Ports of Auckland profit drops 15% on Bledisloe costs, container volumes unexpectedly rise
Sept. 11 (BusinessDesk) - Ports of Auckland posted a 15 percent decline in full-year profit as sales ebbed and the Auckland Council-owned company recognised costs related to the Bledisloe Wharf extension after the resource consents were quashed by the High Court.
Profit was $63.2 million in the 12 months ended June 30, from $74 million a year earlier, the port company said in a statement. Sales fell to $218.3 million from $221.2 million, which it said reflected the sale of its Connlinx unit, which managed the Wiri Freight Hub in South Auckland. Underlying profit fell 3.2 percent to $61.4 million.

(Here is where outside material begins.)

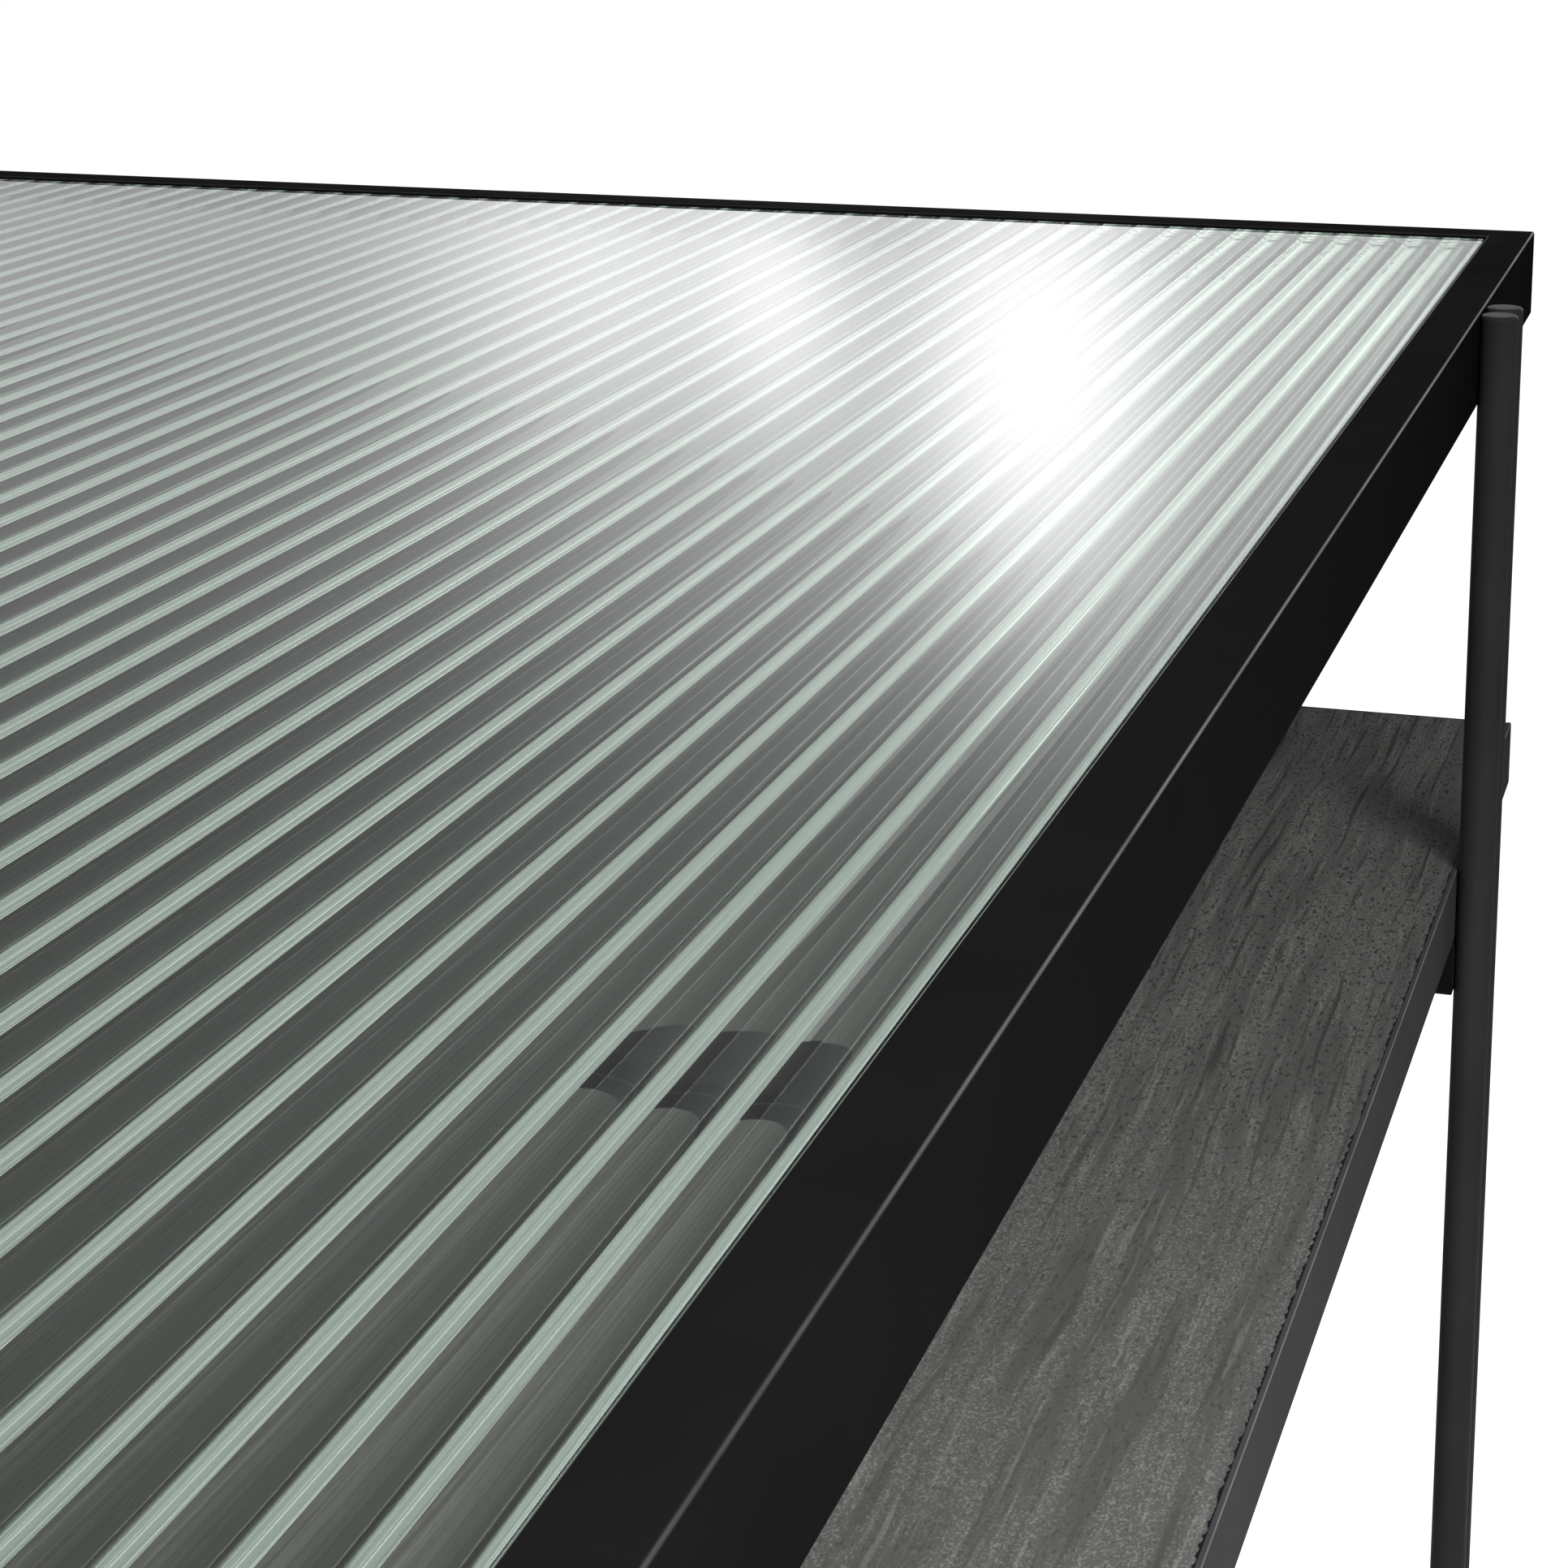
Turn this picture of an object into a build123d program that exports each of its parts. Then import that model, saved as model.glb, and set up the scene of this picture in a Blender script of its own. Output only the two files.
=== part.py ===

Chief executive Tony Gibson said the outlook for the coming year was subdued, given lower dairy prices and the impact of a weaker New Zealand dollar. He expects weaker import trades, slower growth in car volumes and a decline in bulk exports.
The port managed to maintain container volumes in the latest year after the loss of the Maersk Pacific Star service to Port of Tauranga. Container volumes actually rose 0.4 percent to 972,434 TEU (twenty foot equivalent containers). The company remains the country's biggest container port, ahead of Tauranga, which lifted volumes by 12 percent to 851,106 TEUs, helped by its relationship with logistics group Kotahi under which agreed volumes of containers were delivered.
"Our container terminal is the most efficient in Australasia, with record productivity this year," Gibson said. To build on that performance, the company was investigating automation at its container terminal, investing in the facility and has increased the volume of containers moved by rail, he said.
The company is about to commission a scoping study on automation at the container terminal and will make a decision on whether to proceed will be made in early 2016. Rail volumes exceeded 100,000 TEUs while containers moved by truck fell by 53,508, it said.
Capital expenditure rose to $47.9 million in 2015, up from $27.4 million a year earlier.
Ports of Auckland will pay the council a dividend of $41.7 million, down from $66.6 million a year earlier, which was made up of a $50.2 million ordinary dividend and a special payment of $16.4 million.
Car volumes rose 17.4 percent to 243,801 units in the latest year. Total breakbulk tonnage rose 4.4 percent, the company said.
One-time items in the latest year included $7.3 million to cover costs and provisions for the Bledisloe Wharf extensions following the High Court’s decision to over-turn the consents granted by Auckland Council, the company said.
"If the project had certainty, which it no longer has, those costs would not have been expensed," it said. The company said it incurred $4 million of costs related to wharf and building demolition and paid $2.4 million in redundancy payments to workers who left after the settlement of a collective agreement with the Maritime Union. It also recognised a $14.6 million gain from the revaluation of property.